TO DO:
Copy each line of the data below with the word "import".

DATASET EXTRACT:
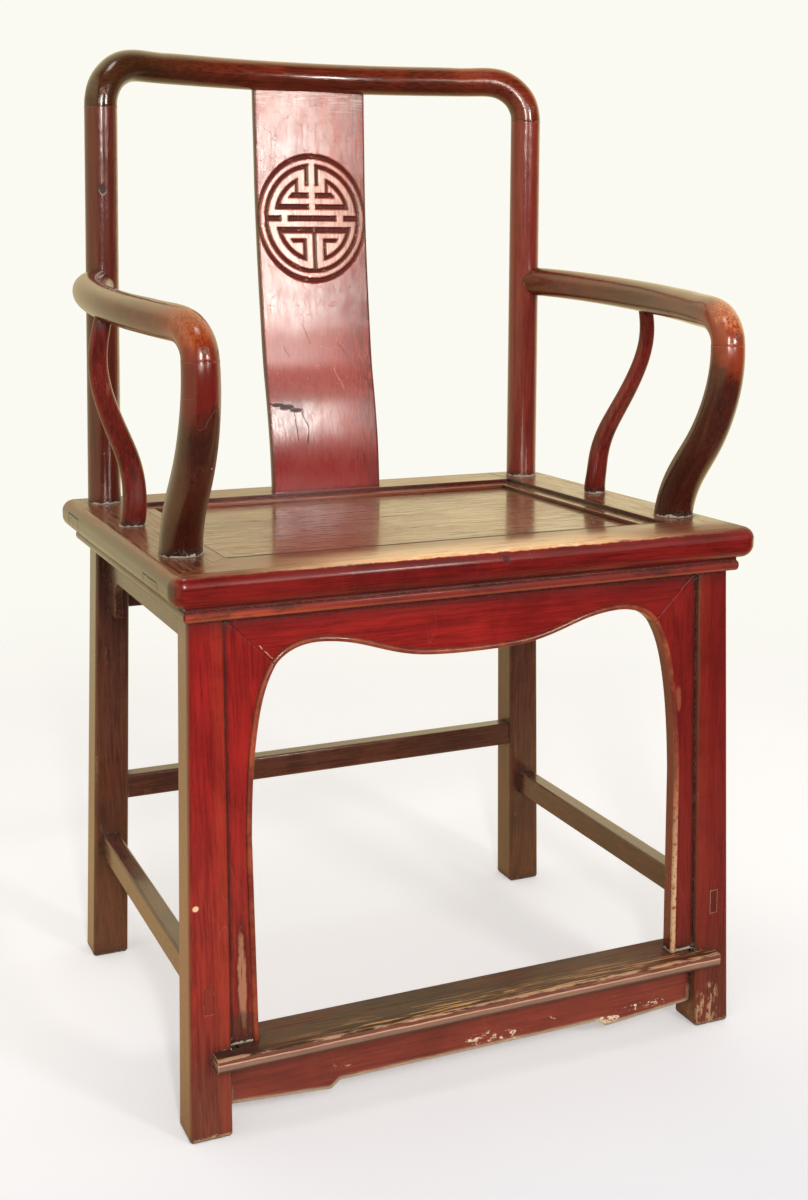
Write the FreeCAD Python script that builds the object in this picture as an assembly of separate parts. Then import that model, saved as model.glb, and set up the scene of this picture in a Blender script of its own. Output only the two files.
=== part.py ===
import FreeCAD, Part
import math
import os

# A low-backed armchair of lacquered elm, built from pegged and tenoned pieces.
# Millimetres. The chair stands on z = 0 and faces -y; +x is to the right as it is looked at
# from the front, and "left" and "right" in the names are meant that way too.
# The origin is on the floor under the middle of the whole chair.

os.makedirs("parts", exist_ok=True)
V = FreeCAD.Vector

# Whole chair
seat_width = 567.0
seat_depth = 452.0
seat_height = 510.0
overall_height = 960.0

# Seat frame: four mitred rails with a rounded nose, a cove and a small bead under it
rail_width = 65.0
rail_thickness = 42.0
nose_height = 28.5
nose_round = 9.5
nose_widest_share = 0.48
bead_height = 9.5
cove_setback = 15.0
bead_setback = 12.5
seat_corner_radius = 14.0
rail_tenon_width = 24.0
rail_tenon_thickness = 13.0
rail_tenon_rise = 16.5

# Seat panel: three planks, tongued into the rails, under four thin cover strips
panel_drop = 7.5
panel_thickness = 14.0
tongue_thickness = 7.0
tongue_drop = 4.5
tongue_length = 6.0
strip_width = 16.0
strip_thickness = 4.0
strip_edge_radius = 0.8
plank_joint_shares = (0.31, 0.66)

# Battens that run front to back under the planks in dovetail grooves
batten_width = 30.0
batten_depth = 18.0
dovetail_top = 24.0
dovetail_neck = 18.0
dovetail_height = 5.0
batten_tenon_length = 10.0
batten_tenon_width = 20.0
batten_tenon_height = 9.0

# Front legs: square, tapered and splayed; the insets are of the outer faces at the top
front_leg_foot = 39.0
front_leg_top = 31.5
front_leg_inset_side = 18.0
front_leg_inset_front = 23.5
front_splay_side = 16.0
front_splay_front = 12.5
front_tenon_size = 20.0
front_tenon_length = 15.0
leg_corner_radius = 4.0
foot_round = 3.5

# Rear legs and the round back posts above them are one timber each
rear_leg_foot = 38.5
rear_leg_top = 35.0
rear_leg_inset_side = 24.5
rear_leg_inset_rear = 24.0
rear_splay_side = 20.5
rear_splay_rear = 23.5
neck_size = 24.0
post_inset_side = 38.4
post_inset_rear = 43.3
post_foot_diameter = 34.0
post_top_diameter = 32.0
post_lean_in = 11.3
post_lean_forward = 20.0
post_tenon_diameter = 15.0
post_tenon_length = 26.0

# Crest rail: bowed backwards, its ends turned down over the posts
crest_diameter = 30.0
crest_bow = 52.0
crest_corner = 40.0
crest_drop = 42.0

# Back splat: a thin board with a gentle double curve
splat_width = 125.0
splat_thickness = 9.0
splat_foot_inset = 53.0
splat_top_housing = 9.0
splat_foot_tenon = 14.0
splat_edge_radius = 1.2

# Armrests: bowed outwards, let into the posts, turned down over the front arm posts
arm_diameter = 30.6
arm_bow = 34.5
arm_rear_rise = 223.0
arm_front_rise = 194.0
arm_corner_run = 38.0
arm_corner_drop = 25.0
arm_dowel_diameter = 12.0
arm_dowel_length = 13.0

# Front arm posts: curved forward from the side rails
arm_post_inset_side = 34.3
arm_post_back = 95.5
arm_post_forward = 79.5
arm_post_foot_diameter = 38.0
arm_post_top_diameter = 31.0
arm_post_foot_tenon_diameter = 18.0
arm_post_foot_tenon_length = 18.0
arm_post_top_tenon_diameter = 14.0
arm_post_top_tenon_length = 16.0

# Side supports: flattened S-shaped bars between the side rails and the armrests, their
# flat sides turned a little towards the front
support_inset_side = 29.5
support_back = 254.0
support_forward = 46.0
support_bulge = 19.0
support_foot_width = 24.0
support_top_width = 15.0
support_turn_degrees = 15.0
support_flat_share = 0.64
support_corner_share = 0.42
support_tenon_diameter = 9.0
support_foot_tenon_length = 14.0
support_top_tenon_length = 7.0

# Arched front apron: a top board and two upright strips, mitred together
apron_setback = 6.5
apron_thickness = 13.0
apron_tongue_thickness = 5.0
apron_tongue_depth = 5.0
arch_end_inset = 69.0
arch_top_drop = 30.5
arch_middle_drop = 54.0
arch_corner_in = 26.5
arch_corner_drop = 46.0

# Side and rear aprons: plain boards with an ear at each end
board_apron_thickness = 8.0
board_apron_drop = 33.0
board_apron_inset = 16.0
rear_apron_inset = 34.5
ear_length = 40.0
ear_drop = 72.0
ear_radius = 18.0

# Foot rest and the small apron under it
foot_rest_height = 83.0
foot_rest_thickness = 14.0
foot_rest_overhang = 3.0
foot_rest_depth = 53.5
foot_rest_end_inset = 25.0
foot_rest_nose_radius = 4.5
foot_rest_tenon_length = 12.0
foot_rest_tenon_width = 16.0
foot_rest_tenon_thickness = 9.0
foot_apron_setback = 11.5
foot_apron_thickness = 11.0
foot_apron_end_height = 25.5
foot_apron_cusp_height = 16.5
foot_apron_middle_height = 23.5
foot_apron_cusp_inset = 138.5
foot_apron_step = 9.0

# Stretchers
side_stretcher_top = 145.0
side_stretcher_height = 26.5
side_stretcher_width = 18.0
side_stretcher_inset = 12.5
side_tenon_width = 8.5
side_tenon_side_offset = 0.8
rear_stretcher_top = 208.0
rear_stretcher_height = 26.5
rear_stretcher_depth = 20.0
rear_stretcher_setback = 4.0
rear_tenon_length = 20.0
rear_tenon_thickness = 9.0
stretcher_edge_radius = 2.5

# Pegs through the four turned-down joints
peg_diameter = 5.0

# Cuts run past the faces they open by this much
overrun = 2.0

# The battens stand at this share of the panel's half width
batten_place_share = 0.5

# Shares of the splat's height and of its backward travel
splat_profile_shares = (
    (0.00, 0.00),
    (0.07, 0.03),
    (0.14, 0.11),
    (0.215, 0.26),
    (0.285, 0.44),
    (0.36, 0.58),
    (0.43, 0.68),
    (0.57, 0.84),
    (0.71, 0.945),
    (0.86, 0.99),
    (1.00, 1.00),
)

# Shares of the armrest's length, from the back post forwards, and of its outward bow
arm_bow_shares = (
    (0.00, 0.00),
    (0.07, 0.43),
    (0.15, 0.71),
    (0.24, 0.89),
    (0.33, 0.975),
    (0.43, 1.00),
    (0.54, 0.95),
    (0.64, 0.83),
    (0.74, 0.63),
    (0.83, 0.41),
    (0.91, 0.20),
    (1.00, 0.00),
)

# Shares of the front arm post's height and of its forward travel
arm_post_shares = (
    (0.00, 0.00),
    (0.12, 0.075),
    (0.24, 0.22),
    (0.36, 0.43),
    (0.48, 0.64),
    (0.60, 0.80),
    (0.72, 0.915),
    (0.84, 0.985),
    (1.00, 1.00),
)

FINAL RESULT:
Write the FreeCAD Python script that builds the object in this picture as an assembly of separate parts. Then import that model, saved as model.glb, and set up the scene of this picture in a Blender script of its own. Output only the two files.
import FreeCAD, Part
import math
import os